I hope not. In the final year of my PhD, I got to work with a non-profit organization, founded by Maestra Fe and her sister, that serves the Latino community in Santa Cruz. It was a wonderful experience and a great privilege, but I wanted to stay in academia. Luckily for me, the Junior Research Fellowship in Linguistics came up at Jesus, working with Professor Daniel Altshuler, Tutor and Fellow in Linguistics.  Daniel’s primary research interest is in semantics and pragmatics, bringing formal linguistic theory to bear on narratives and other kinds of discourse. I also focus on narrative discourse in my research, but approach it primarily from the perspective of psycholinguistic theory.

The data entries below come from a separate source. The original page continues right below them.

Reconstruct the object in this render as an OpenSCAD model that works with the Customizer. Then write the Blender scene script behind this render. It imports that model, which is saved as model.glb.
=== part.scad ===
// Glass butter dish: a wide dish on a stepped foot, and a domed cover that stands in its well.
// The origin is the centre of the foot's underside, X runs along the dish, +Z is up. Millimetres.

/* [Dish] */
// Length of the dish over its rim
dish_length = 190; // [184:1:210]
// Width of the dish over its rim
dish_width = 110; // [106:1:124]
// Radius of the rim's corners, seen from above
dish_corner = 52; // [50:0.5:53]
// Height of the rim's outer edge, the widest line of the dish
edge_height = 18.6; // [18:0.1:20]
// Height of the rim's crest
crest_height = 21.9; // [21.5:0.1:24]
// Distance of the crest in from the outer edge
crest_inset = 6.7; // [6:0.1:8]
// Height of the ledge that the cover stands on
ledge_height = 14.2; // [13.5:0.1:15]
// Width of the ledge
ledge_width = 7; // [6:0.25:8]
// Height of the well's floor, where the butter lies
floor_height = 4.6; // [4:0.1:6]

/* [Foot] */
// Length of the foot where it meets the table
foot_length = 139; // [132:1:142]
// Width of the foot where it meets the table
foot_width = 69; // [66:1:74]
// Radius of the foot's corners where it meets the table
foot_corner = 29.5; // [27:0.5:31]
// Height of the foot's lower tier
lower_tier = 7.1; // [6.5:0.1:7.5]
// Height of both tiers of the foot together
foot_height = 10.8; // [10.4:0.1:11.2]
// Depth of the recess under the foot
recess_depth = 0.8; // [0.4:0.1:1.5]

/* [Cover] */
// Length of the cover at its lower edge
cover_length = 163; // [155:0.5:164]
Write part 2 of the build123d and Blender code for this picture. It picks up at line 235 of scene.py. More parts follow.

It’s been great collaborating with someone with such a complementary approach.

Professor Daniel Altshuler

 

My research with Daniel is still focused on the English language but we’d like to bring in some other languages eventually, probably French and German as there’s already a lot of work on narrative and discourse, and higher level linguistic phenomena that we’re interested in. My dream is that eventually the two streams of my work will join up, and I can come back around to Zapotec. Through my own research and that of my colleagues at UC Santa Cruz, it would be amazing to know enough about the variety of this incredible indigenous language that we could explore it in the same way we explore English.

And finally, what does the Leverhulme Trust Early Career Fellowship mean to you?

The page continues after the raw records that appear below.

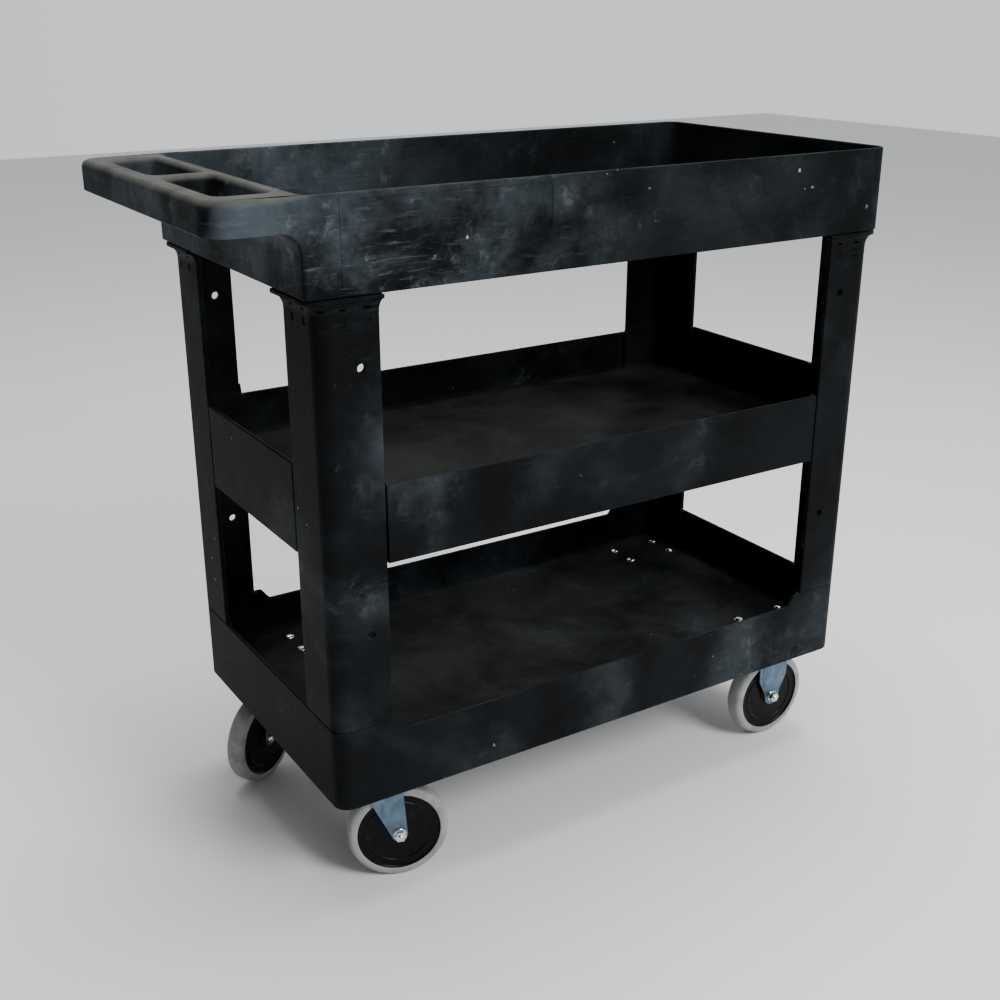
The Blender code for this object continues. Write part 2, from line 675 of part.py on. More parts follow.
def make_rigid_caster(name, sy):
    mount = new_empty(name + "_mount", ROOT, (CASTER_X, sy * CASTER_Y, 0))
    bracket = plate_shape(name + "_bracket", mount)
    top = PLATE_TOP - PLATE_THICKNESS / 2
    shoulder = WHEEL_RADIUS + 30 * MM
    half = 26 * MM
    sides = [(half, top), (half, shoulder)], [(-half, top), (-half, shoulder)]
    add_legs(bracket, name + "_bracket", leg_outline(0, sides), mount)
    place(bore_axle(bracket, name + "_bracket_axle_hole", 0, mount), ZINC, mount)
    make_wheel(name, mount, 0)


make_bottom_tray()
make_middle_tray()
make_top_tray()
for end_name, end_sign in (("rear", -1), ("front", 1)):
    for side_name, side_sign in (("right", -1), ("left", 1)):
        make_post("post_%s_%s" % (end_name, side_name), end_sign, side_sign)
make_mounting_bolts()
make_swivel_caster("rear_right", -1, REAR_HEADINGS["rear_right"])
make_swivel_caster("rear_left", 1, REAR_HEADINGS["rear_left"])
make_rigid_caster("front_right", -1)
make_rigid_caster("front_left", 1)
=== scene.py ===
# %% [markdown]
# # A rolling utility cart
# Three moulded trays stand on four L-shaped corner posts, and four casters carry the lowest tray. The packed
# model gives every size and every moving body. This lesson makes the surfaces that a person sees: rounded
# rims, coved collars, pressed steel and cast tyres, each with a material of its own.

# %% Load the frame
import json
import math

import bmesh
import bpy
from mathutils import Matrix, Vector


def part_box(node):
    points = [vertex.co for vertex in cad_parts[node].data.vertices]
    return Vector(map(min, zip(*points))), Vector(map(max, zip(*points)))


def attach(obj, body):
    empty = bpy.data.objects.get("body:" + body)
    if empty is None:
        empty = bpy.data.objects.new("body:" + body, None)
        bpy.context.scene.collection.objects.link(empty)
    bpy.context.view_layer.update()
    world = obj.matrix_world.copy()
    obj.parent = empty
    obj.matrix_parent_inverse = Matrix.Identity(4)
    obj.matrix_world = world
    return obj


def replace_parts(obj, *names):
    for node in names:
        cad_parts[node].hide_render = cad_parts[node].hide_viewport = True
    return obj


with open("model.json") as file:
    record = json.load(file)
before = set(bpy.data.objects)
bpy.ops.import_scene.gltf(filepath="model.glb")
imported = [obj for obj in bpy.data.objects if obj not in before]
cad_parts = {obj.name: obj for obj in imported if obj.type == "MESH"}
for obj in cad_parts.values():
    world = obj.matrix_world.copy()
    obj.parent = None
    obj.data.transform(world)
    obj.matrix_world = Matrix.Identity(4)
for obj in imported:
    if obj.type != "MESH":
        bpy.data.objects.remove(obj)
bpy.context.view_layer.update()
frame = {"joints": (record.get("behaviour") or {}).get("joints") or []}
MM = 0.001

# %% [markdown]
# ## Driving sizes
# The sizes come from the packed solids' boxes. Only what a box can't say, such as a wall's thickness or a
# radius, is written out here.

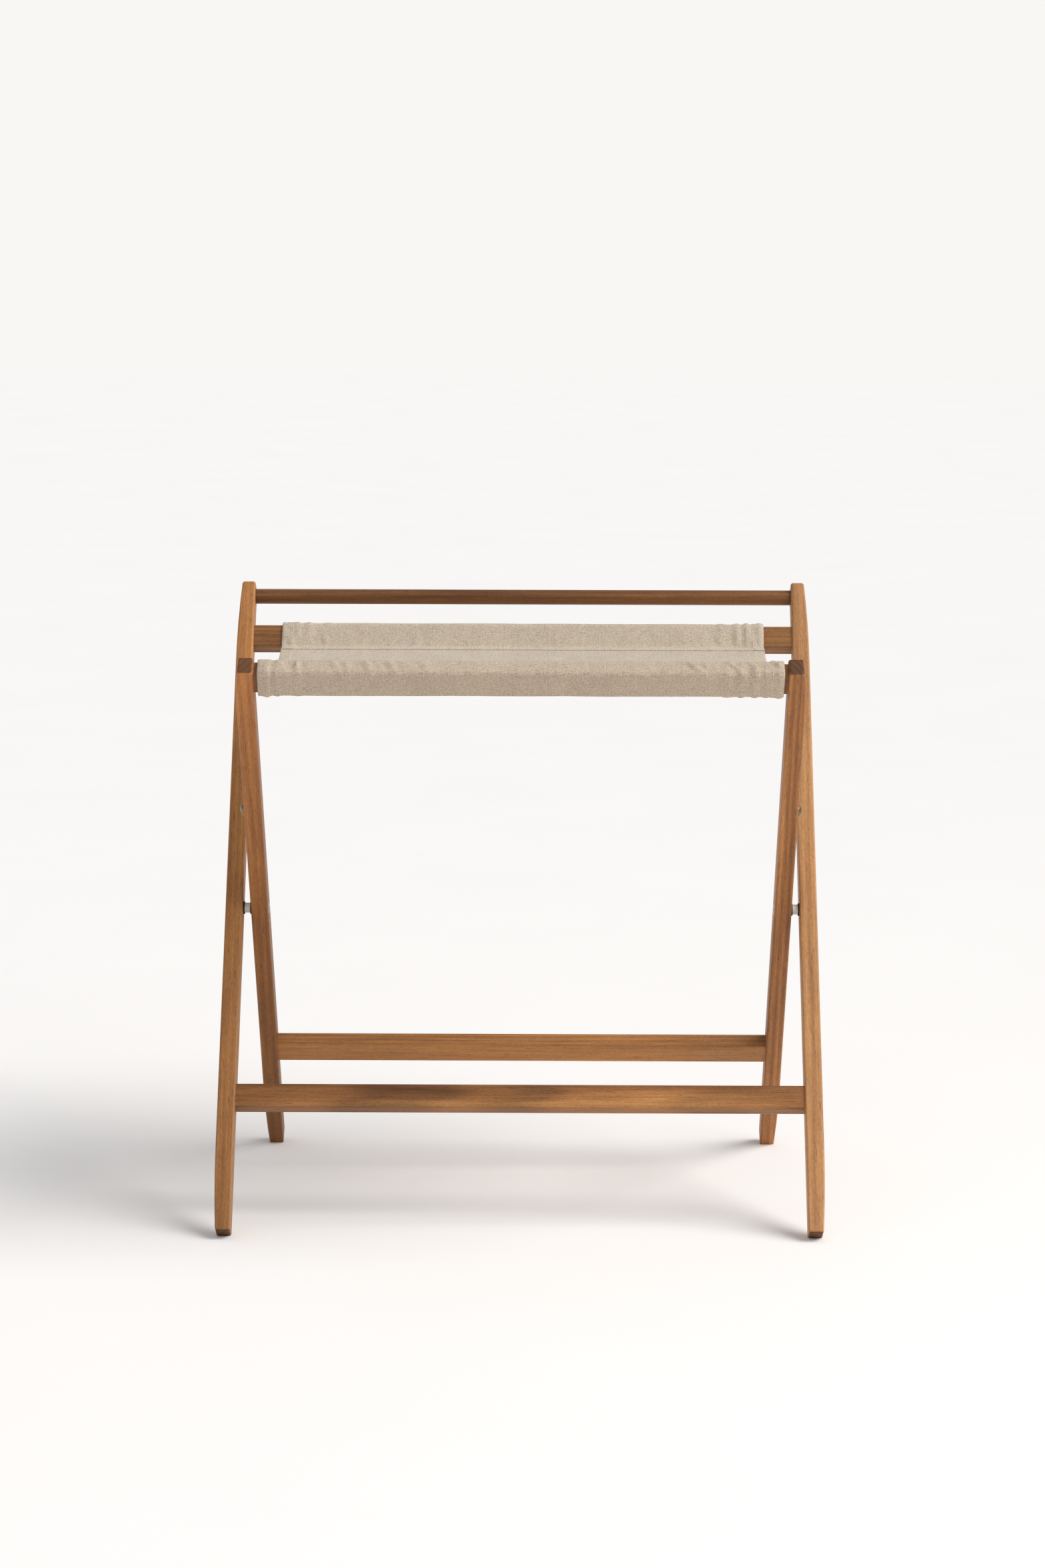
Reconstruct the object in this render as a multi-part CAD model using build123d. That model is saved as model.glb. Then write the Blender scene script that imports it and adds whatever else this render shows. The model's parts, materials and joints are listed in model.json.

Given how tough the academic job market has been lately, getting this Fellowship feels like a stroke of astoundingly good luck. A lot of people at Jesus College and in my department supported me through the process, and I’m relieved I was able to put together a strong project. I’m very excited to continue my joint work with Daniel, and to get further into the empirical and methodological territories I only scratched the surface of in my PhD work. Also, it’s been lovely to have the welcoming community of Jesus College during a time of various big transitions in my life, and one big added bonus of the Leverhulme Fellowship is that I get to be a part of it for a few years more.